For desktop software, Winzip was the killer. It whined so much for such a basic tool (and you would need a rar license and lha etce tc) that it just became easier to ignore it and just go free software altogether.
It was this shareware attitude that killed the Mac for me. Once was forced to use one and every tool seemed to cost money. Run Linux and you got enterprise grade software for free, use OSX and you pay for a basic text editor. Fuck that.
This sheep is not for skinning.
MMO Quests are like orgasms:
You may solo them, I prefer them in a group.
It must be exciting for them to monitor me downloading Fedora or openSUSE.
Of course cheaper isn't a reason on it's own, otherwise you are condoning stealing because that too is cheaper.
The vendors' selection of a price point is something that has gone astray here.

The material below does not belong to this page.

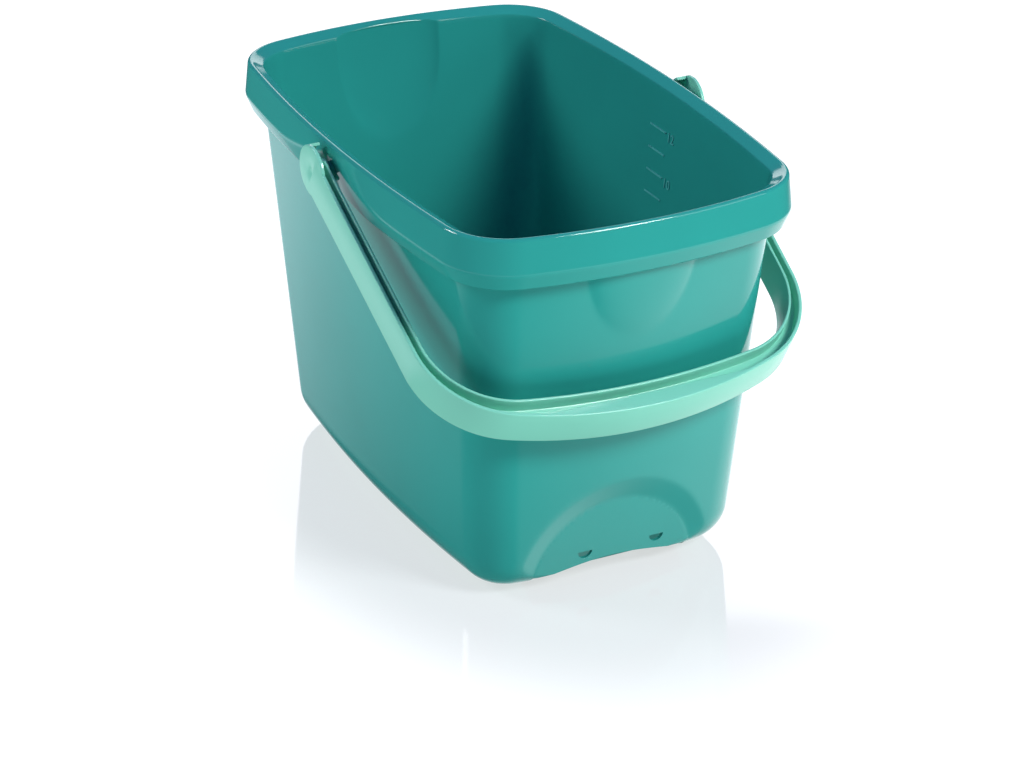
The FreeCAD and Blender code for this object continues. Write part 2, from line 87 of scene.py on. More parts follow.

And it's linked to competition from other entertainment devices - music and video are a smaller fraction of the pie than they used to be.
I'm willing to pay up to euro10 for a DVD, and less than that for a CD. This means I wait several months (or a year) after a new release before it reaches my price point. DVDs typically start out here at euro20+ and some CDs are amazingly priced at euro20+ when "hot". After a few months, one has a better view on whether a CD/DVD is worth getting for the long term. There was a time I'd pay the crazy prices being asked for new releases, but it passed a long time ago.
A few years ago, a survey (maybe in The Economist magazine) indicated that people were spending about the same fraction of their income on entertainment as they had 25 years earlier. However, the share taken by music and video (predominantly VHS then, DVD now) had declined significantly, while that taken by gaming and suchlike had grown, and dining out etc. had not changed much. Clearly, if we're expected to buy just as much music and video, the price has to be more attractive. They're competing with PlayStations, internet, and suchlike for money and attention.
Those who can make you believe absurdities can make you commit atrocities. - Voltaire
Does anyone know what responsibilities these monitoring companies have under the data protection act?